**Data to process:**
▽
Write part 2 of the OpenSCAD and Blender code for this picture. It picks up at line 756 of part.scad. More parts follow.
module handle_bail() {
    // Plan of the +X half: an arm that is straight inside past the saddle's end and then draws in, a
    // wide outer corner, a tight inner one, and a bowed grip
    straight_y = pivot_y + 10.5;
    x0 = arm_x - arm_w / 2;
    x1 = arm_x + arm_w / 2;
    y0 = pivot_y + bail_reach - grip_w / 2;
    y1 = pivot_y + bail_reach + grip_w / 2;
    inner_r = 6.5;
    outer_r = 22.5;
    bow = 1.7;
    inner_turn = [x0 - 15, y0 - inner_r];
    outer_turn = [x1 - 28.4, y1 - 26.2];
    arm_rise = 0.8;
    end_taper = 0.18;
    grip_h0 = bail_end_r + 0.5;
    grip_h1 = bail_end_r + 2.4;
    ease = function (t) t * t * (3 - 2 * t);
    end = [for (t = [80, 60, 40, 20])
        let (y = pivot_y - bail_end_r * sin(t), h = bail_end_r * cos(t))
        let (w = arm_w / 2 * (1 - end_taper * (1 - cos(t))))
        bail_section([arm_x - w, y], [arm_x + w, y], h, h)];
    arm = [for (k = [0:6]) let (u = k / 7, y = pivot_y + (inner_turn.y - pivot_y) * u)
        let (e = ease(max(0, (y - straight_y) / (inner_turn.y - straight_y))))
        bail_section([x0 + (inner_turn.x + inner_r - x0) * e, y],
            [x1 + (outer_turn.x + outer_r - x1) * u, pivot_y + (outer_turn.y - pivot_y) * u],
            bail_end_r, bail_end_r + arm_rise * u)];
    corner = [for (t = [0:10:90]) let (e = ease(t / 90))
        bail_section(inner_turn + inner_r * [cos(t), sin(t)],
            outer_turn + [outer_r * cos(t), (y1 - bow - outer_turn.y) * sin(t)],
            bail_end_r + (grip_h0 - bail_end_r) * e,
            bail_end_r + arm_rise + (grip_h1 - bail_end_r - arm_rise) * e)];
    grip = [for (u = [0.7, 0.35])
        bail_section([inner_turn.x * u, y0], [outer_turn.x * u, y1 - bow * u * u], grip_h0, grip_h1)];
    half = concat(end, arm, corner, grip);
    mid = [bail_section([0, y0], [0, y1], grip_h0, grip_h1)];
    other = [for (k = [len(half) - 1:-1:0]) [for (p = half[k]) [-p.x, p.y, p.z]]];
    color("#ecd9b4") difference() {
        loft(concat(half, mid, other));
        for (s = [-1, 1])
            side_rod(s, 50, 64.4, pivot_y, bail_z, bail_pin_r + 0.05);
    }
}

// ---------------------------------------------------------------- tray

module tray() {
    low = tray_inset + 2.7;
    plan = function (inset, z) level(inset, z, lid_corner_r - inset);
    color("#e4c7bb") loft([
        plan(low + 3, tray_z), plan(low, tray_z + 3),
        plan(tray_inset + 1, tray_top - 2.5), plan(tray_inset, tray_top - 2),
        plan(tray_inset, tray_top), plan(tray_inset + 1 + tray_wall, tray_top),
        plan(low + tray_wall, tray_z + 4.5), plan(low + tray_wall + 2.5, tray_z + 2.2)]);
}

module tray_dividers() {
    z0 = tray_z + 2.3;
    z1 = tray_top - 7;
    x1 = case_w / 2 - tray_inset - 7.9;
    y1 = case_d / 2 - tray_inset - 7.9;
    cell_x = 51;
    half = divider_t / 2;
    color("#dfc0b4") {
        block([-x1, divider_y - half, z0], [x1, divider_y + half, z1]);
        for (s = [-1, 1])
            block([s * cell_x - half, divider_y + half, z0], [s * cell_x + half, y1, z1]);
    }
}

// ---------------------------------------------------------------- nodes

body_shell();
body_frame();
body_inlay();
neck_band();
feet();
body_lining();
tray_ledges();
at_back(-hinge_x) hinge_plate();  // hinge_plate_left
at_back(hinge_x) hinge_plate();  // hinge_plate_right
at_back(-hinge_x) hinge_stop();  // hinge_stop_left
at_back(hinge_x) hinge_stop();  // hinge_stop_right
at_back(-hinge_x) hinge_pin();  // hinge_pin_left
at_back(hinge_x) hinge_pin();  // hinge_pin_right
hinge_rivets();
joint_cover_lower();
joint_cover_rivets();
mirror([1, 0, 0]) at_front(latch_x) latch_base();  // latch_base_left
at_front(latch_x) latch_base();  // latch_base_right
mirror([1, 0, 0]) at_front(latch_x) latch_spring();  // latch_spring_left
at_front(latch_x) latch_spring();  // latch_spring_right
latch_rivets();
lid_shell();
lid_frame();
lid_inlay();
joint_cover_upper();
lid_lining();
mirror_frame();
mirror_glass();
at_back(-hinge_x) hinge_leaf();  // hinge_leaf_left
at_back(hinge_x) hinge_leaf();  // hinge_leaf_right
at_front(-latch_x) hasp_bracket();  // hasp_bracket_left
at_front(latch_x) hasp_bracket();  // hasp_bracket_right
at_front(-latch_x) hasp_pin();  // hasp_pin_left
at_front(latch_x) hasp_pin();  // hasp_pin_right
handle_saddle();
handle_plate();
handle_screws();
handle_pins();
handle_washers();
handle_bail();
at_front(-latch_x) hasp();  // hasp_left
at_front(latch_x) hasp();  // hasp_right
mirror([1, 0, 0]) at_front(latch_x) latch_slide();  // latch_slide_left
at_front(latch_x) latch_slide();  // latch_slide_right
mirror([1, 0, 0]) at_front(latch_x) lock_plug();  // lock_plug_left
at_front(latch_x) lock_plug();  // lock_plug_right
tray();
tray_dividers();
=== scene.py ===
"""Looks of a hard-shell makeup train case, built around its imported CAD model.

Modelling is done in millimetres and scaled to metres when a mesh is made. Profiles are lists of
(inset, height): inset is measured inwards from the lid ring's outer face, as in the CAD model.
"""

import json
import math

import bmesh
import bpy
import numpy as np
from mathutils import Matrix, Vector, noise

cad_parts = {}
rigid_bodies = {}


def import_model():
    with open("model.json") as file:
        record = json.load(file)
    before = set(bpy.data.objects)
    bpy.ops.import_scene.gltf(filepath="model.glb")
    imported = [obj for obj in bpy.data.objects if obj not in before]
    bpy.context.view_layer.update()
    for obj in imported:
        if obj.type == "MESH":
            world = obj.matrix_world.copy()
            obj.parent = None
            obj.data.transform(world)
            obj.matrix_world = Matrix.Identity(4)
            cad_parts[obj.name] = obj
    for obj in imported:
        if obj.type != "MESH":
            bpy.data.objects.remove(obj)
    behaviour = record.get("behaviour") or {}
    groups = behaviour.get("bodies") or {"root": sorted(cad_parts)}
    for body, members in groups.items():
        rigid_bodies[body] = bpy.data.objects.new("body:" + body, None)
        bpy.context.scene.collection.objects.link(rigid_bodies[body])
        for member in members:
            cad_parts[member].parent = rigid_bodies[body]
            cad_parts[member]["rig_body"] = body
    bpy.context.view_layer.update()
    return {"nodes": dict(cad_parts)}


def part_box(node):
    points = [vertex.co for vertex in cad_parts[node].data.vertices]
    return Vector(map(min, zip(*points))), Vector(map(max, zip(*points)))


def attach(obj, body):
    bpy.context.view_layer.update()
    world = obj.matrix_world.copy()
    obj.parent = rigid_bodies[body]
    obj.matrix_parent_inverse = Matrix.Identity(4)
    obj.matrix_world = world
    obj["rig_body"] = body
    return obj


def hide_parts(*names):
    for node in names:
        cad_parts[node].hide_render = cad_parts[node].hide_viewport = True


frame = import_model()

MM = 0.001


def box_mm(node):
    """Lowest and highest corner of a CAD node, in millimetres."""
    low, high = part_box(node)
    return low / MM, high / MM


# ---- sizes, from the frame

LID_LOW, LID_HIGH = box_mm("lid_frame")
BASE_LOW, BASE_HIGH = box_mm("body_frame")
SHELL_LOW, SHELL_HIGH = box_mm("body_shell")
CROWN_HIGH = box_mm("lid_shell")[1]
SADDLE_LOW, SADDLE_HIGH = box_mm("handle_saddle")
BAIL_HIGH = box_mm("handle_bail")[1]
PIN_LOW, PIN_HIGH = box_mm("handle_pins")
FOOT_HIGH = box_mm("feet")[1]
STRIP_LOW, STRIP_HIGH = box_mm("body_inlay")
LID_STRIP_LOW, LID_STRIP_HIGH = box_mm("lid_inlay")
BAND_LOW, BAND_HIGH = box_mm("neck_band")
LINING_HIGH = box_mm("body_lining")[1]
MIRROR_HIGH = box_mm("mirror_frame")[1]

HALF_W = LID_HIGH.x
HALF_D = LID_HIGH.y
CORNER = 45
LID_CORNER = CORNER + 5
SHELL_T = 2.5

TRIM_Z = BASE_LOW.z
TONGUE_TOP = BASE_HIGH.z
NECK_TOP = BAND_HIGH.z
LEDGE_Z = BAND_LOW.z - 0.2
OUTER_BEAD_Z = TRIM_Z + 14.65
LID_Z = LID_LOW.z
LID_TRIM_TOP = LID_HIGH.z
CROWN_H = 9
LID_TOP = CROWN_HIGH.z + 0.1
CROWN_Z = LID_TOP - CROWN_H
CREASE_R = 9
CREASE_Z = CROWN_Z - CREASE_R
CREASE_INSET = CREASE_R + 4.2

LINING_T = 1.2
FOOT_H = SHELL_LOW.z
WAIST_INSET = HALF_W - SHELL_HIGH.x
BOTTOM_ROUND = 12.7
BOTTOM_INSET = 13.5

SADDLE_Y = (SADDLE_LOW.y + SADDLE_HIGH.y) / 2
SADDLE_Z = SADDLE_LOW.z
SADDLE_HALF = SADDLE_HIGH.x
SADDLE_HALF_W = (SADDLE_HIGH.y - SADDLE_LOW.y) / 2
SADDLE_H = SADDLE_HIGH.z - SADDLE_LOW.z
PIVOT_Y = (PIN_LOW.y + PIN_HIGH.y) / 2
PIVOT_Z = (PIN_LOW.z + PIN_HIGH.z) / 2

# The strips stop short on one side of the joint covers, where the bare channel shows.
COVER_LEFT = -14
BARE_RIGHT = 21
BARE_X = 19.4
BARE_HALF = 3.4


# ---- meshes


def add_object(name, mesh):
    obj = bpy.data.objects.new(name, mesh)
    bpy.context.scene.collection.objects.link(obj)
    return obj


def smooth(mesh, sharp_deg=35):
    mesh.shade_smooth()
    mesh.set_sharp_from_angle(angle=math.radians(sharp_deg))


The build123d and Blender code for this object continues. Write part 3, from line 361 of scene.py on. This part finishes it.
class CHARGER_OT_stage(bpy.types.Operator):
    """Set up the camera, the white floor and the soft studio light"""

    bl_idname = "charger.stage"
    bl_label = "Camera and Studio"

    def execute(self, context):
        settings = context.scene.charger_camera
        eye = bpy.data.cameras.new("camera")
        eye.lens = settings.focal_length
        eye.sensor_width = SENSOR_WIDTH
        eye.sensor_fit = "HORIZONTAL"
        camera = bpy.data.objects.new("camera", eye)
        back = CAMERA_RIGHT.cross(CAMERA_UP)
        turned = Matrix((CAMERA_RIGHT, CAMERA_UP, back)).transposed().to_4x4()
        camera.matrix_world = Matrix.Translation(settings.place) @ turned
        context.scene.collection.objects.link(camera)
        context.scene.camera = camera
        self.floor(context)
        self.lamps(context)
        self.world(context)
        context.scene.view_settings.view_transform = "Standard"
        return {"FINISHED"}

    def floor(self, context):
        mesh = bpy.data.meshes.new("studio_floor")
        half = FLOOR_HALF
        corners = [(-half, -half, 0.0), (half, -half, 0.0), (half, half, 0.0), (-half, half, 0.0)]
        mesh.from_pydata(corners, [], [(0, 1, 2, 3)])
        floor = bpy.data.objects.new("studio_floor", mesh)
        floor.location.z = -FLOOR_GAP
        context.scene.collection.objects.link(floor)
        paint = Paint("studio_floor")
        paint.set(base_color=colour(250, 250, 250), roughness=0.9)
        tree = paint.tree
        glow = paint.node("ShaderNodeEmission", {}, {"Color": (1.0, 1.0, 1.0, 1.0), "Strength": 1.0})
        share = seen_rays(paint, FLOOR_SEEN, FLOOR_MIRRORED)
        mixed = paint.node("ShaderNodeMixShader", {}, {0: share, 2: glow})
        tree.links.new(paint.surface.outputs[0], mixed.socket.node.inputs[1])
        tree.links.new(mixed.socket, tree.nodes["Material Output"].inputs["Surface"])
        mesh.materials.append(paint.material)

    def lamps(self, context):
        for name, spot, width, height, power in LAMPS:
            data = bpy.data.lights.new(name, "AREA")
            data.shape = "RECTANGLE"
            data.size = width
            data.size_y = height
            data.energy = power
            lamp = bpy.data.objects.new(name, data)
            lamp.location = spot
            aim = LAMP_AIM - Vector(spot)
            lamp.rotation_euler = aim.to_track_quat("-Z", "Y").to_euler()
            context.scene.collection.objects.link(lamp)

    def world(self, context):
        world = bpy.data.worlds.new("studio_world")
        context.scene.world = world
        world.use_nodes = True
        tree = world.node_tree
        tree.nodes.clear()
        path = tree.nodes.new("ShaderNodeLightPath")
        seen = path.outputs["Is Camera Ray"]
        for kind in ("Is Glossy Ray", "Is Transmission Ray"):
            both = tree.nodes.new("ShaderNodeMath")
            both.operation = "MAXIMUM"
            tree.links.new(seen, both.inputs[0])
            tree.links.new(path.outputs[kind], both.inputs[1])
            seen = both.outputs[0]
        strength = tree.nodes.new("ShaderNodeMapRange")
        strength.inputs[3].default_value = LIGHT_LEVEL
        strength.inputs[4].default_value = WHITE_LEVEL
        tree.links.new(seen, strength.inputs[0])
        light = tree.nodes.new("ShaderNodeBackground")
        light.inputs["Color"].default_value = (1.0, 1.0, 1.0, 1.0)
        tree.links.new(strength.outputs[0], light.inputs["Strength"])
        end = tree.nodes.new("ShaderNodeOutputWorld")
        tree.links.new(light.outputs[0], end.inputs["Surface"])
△
**What you will do:** Which lines in the records above contain the string "None"? Copy each one.

**Output of the exercise:**
            obj.parent = None
        rigid_bodies[body] = bpy.data.objects.new("body:" + body, None)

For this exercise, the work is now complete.